By living in these difficult conditions and pulling a wagon thousands of miles he hopes to encourage people to be the change they want to see in the world by demanding more of themselves and our nation’s leaders. He says he hopes Americans will return to the virtues that he believs built this nation in the first place. People who sacrifice to better themselves and their families, who want to explore, build, create, and improve.

“Because of this mentality of struggling and striving and trying to improve ourselves and our families lives and our community’s lives is how we built a great nation, how people have accomplished immense things to impact the whole world. But the truth is we have crawled onto our knees and i don’t know about you, but I’m tired of it,” said Gleiter.

He thinks America has lost its sense of accountability and responsibility, and that the “average Joe” can bring it back.

“I’ve seen them kill my country, rob us blind, steal my kids’ and my grandkids’ future and turn us into something I found abominable,” said Gleiter.

Gleiter says in today’s world people are too busy complaining, instead of doing something to fix the problem. Instead of complaining about politicians, he thinks people should step up to the plate and become one. He says that our nation has turned into a nation where people sacrificed to a nation of selfish spending.

He sas he is on a protest march for the middle and upper class and thinks simple steps by them will go a long way. He encourages people to call or write a letter to their local, state, or nation’s leaders.

“If I call a local politician they assume I am calling for 1,000 people who never picked up the phone. If I talk to someone at the state level they assume I am speaking for almost 30,000 people that didn’t make the call. If I call a national politician they assume its at least for 25,000 people. So picking up the phone or dropping an email can make a difference,” said Gleiter.

He thinks if America works to save itself and focuses on smaller more focused governments and a free economy, then this country can be a “solution for the world’s problems.”

He also believes in a flat tax rate based on what you spend not earn, free education for people so they can be educated enough to create a better future, that the Federal Reserve needs to give the government back its right to print our money, and that corporations need to be taken out of politics.

Gleiter also has some plans on how to better utilize food, water and energy.

He hopes to inspire people to improve America by stepping up, taking responsibility, holding leaders to a higher standard, and creating change instead of waiting for it.

“We need to step up and start saying ‘Enough is enough. Because if I can cause you to say that with me, that makes us ‘We the People’, the most terrifying thing that exists in this nation. This Nation was built by ‘We the People’, sustained by ‘We the People’ and will be either remade or destroyed by ‘We the People’,” said Gleiter.
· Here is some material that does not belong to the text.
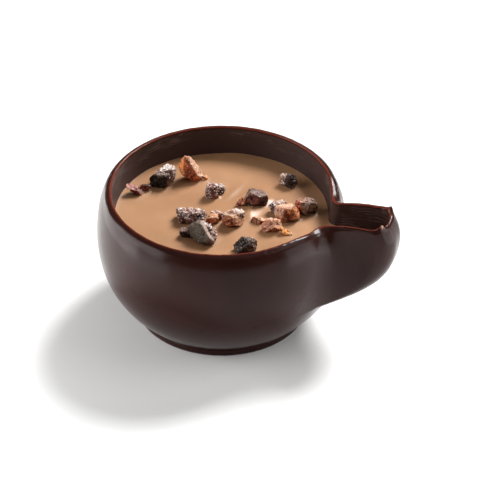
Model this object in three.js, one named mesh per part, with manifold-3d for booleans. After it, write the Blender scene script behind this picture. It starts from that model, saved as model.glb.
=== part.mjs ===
// A filled chocolate cup: a thick moulded dark chocolate cup with a hollow handle, filled with
// praline cream and strewn with chips of caramelised hazelnut and roasted cocoa bean.
// Millimetres, +Z up. The origin is the middle of the foot, on the surface that the cup stands on,
// and the handle points along +X.

import * as THREE from "three";
import { mergeVertices } from "three/addons/utils/BufferGeometryUtils.js";
import Module from "manifold-3d";

const wasm = await Module();
wasm.setup();

// Driving sizes of the bowl. Above the belly its profile is part of an ellipse, and below it the
// same, but fuller.
const rimHeight = 21.1;
const belly = { radius: 18.45, height: 13.8, upperReach: 21.1, lowerReach: 17.1, fullness: 2.2 };
const foot = { radius: 12.8, height: 1.2, bevel: 0.15, groove: 0.2 };

// The handle in plan is a tongue with a round end. Its nose sweeps down and in to the bowl.
const handle = {
  halfWidth: 3.52,
  lowerHalfWidth: 3.0,
  endRadius: 2.6,
  lowerEndRadius: 2.95,
  rootReach: 18.05,
  noseLength: 9.0,
  noseHeight: 17.7,
  noseDepth: 9.9,
  topSetback: 0.8,
  taperStart: 5,
};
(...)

He fears if people don’t act soon it will be the end of America, which in turn will destroy the rest of the world.

“It’s like the death of Rome, the circus and money control our politics,” said Gleiter.

His wagon is full of the items Gleiter salvaged from his lost trailer home. He has a harness that he uses to pull the wagon. He lives in the tent with a friend of the family he calls “mom” who does suffer from mental illness. He also has two dogs.

He says he has pulled his wagon more than 7,000 miles. His trek started in Washington D.C. in 2007 and will end in Washington State. He plans to start making his way there in next summer.